画像: トップ通過を果たした神谷そら(写真は2022年の女子プロテスト最終日)

トップ通過を果たした神谷そら(写真は2022年の女子プロテスト最終日)

8アンダーの2位で合格した小暮千広も2度目のプロテストだった。昨年は日本予選を突破し「全米女子オープン」に出場。「その勢いでプロテストも行けるかなと思っていたけど、そうは行きませんでした」。高校までは全国レベルでの優勝など目立った成績はなかったが、日本大学に進学した今年は「日本女子学生」で優勝。「(緊張して)ご飯ものどを通らないと思っていたら、いつの間にか2つ目のおにぎりがなくなっていました」。明確な実績は大きな自信につながった。

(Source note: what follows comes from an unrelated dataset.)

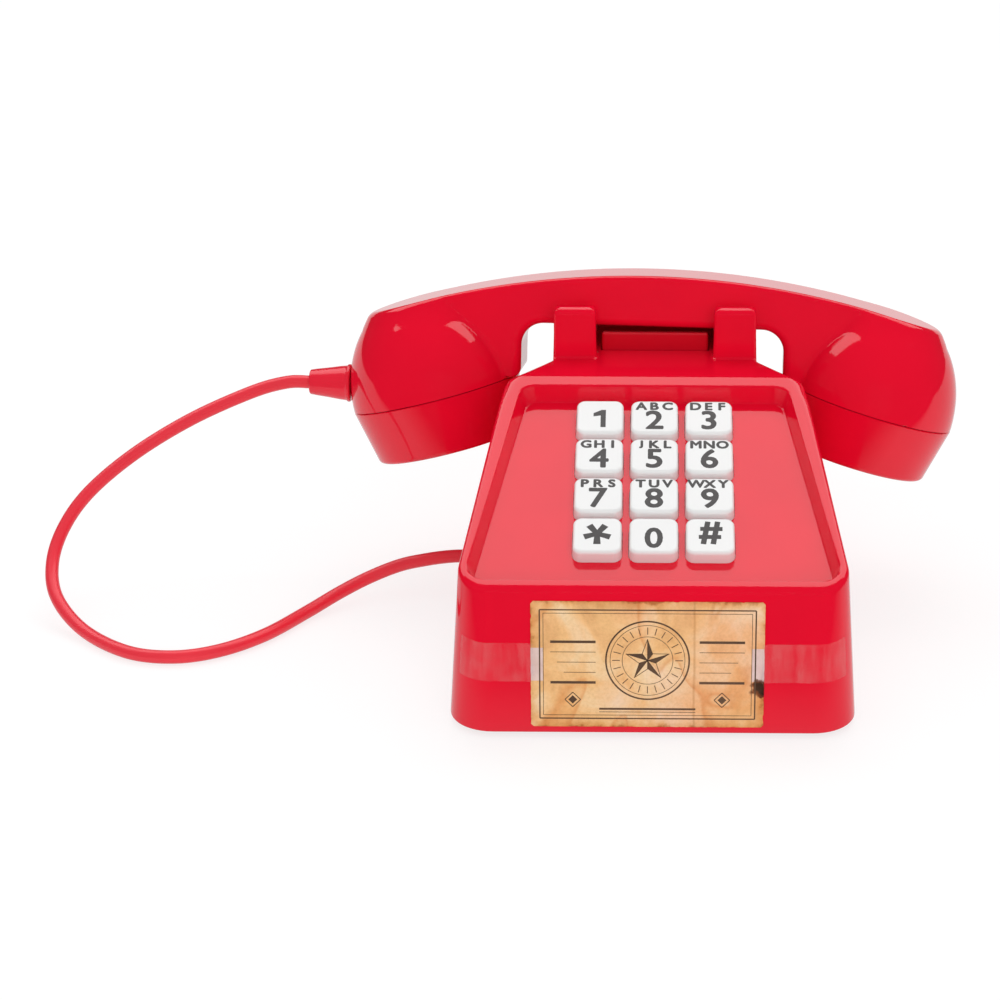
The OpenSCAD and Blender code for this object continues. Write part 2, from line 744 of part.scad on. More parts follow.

プレー中はピンチでも「笑顔で前を向こう」と心がけたという。

画像: 最終ホールをバーディとし2位タイで合格した小暮千広(写真は2022年の女子プロテスト最終日)

最終ホールをバーディとし2位タイで合格した小暮千広(写真は2022年の女子プロテスト最終日)

過去のプロテストの経験を生かした合格者が多いなか、現役高校生で唯一の合格を果たしたのが7アンダー、4位タイの藤井美羽。最終日を首位タイで迎えたものの「自分がトップ合格なんて考えていませんでした」とマイペースを貫いた。母・智子さんによれば「一人っ子でおっとりしていて、これで大丈夫かなというほど競争心がないんです」とのこと。1学年上にはすでにプロとしてツアーで優勝を重ねる川﨑春花、尾関彩美悠、1学年下には馬場咲希らがいるため、自分たちを「プラスチック世代」と自虐的に話す。持って生まれたものなのか、ゴルフをする中で身につけたのか、必要以上に自分にプレッシャーを掛けないことが、一発合格につながった。

画像: 合格ラインに2打足りず涙を飲んだ吉田優利の妹吉田鈴(写真は2022年の女子プロテスト最終日)

合格ラインに2打足りず涙を飲んだ吉田優利の妹吉田鈴(写真は2022年の女子プロテスト最終日)

もちろん、不合格となった選手たちは早くも来年のプロテストを見据えている。吉田は「結果が悪くてもこうして話を聞いてもらえることで頑張ろうという気持ちになります」と気丈にインタビューに応え「この雰囲気でも自分のプレーができるような練習をしたい」と話した。また、最終日はすでに合格ラインが遠い位置だった佐渡山は「今日は来年に繋がるラウンドにしようと思ってプレーしました。今年が一番手応えのあるプロテストだったので、これを続けていけば、来年は大丈夫じゃないかと思います」と笑顔ものぞかせた。年に一度のプロテストの重圧は他では味わえないもの。来年こそは彼女たちがこの経験を生かす番だ。

※2022年11月4日19時32分 文章を一部修正いたしました。